Lo que más me llama la atención de la película de Antonio Coello es su libertad expresiva y cómo esta se asocia a su argumento. La idea de combinar lenguajes audiovisuales, por ejemplo, al transitar de lo testimonial al videoclip, no deja de insinuar una correspondencia con el tema en conflicto. Estamos en la costa de Sonora, México, hábitat de la comunidad Seri. Aquí somos testigos de un cuadro social que me recuerda mucho a la decadencia que sufren poblaciones indio americanas o canadienses en películas como Songs My Brothers Taught Me (Chloé Zhao, 2015), La balada de Oppenheimer Park (Juan Manuel Sepúlveda, 2016) o Wind River (Taylor Sheridan, 2017). La drogadicción o el alcoholismo son cánceres que han tomado gran terreno en estas comunidades, males que, ciertamente, el Estado pareciera reconocer como una ventaja que ha “atontado” a una sociedad imposibilitada de reclamar sus derechos más esenciales. Similar declive se manifiesta en la película de Coello. Ahora, lo cierto es que, a pesar de las evidencias de una miseria extendida tanto económica, física o mental, esta no es una película sobre un estado en descenso, sino sobre la resistencia al morir o el revalorar lo que está agonizando.
A diferencia de las otras películas mencionadas, este filme mexicano tiene un aliento optimista. La historia de una niña y su primera menstruación cumple la función de un ritual que podría abrir una puerta a la esperanza o sobrevivencia de esta cultura. Es importante aquí reconocer que el primer sangrado de la protagonista se difunde más como un mérito que confirma su tránsito a la vida adulta que como un tránsito a su vida como mujer. En tanto, no es un tema de género, sino un tema de madurez el que desea poner en primer plano el director. Según la tradición seri, dos largas fiestas deben de celebrarse tras ese acontecimiento biológico: es la merecida bienvenida a una nueva integrante que, en teoría, deberá ayudar a sostener toda una tradición.
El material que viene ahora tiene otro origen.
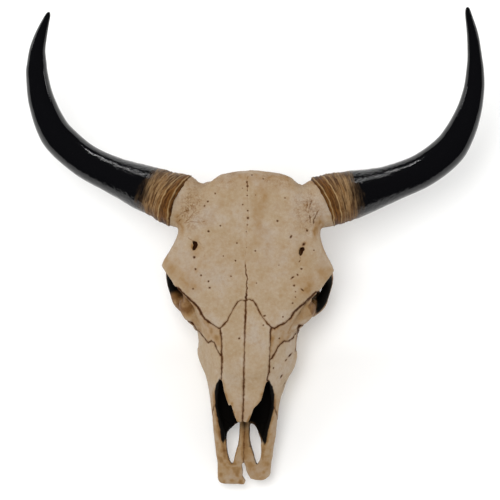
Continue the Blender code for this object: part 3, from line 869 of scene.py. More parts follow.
shadow = {
    "voxel": 4.2,  # of the coarse copy that it is worked out on
    "rays": 26, "reach": 85.0,
    "rayStart": 1.5, "outward": 3.0,  # above the surface: where rays start, and where values are looked up
    "goldenAngle": 2.399963,
}


def shade(data):
    # how much of the sky other bone hides from each point, from 0 to 1
    coarse = newObject("coarse", data.copy())
    blend(coarse, shadow["voxel"], 1)
    place, normal = readMesh(coarse.data), readMesh(coarse.data, "normal")
    tree = BVHTree.FromPolygons([Vector(p) for p in place], [tuple(f.vertices) for f in coarse.data.polygons])
    rays, reach = shadow["rays"], shadow["reach"]
    heights = (np.arange(rays) + 0.5) / rays
    turns = np.arange(rays) * shadow["goldenAngle"]
    slant = np.sqrt(heights)
    fan = np.stack([slant * np.cos(turns), slant * np.sin(turns), np.sqrt(1 - heights)], 1)
    helper = np.where(np.abs(normal[:, [2]]) < 0.9, (0, 0, 1.0), (1.0, 0, 0))
    sideways = np.cross(normal, helper)
    sideways /= np.linalg.norm(sideways, axis=1)[:, None]
    forward = np.cross(normal, sideways)
    dark = np.zeros(len(place))
    for i in range(len(place)):
        origin = Vector(place[i] + normal[i] * shadow["rayStart"])
        hidden = 0.0
        for direction in fan @ np.stack([sideways[i], forward[i], normal[i]]):
            hit = tree.ray_cast(origin, Vector(direction), reach)
            if hit[0] is not None:
                hidden += 1 - hit[3] / reach
        dark[i] = hidden / rays
    dark = spread(dark, readEdges(coarse.data), 1)
    finder = KDTree(len(place))
    for i, point in enumerate(place + normal * shadow["outward"]):
        finder.insert(point, i)
    finder.balance()
    fine = readMesh(data) + readMesh(data, "normal") * shadow["outward"]
    nearest = np.array([finder.find(point)[1] for point in fine])
    bpy.data.objects.remove(coarse)
    report("shade")
    return spread(dark[nearest], readEdges(data), 6)


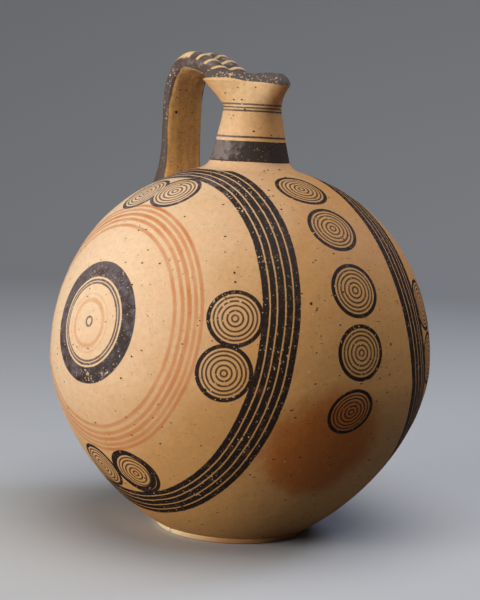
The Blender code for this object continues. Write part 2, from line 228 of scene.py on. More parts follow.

Sietefilos Xiica Cmotomanoj (2022) nos cuenta el testimonio de una niña reconociendo una responsabilidad social que generaría una diferencia frente a esa degeneración que han provocado los vicios terrenales; y digo terrenales porque es también una expedición mágica-espiritual la que experimenta su protagonista. Coello está interesado en gestionar una mirada antropológica, el saber o imaginario que será guía crucial para orientar la proyección de la nueva adulta, quien deberá de elegir entre los conceptos seri o las rutinas ajenas a su círculo.
A propósito, es que se percibe una confrontación de hábitos: los seri y los que llegan de la urbanidad, muchos de estos malignos para la comunidad. El conflicto de la niña-adulta será independizarse o mantenerse al margen de esos males y descubrir y valorar los hábitos correspondientes a su población. Lo cierto es que tampoco es que hay un ánimo por erradicar todo lo ajeno. Existen pues elementos dignos de una apropiación cultural. Ahí está el rock metal hablado en el idioma cmiique iitom, lo que sería equivalente a un acto de preservación del habla o cultura seri. De ahí cómo es que esa libertad expresiva de Antonio Coello encuentra una relación con el argumento. Estamos hablando de una adquisición de idiomas, formas de expresión o utensilios que bien podrían ayudar a preservar una cultura en agonía. Y así hay otros “utensilios” o socios para asegurar una trascendencia; caso un casete de música, medio que se convierte dentro de la trama en fuente histórica o instructor de una tradición que se creía perdida. No deja de ser irónico quién era el dueño de ese casete, lo que lo convertiría en el preservador/historiador inmediato. Por último, es también definitiva la acción del propio individuo o sujeto de la comunidad, quien a fin de cuentas ejecutará el impulso de esos conocimientos que se resisten a morir desde una periferia impuesta.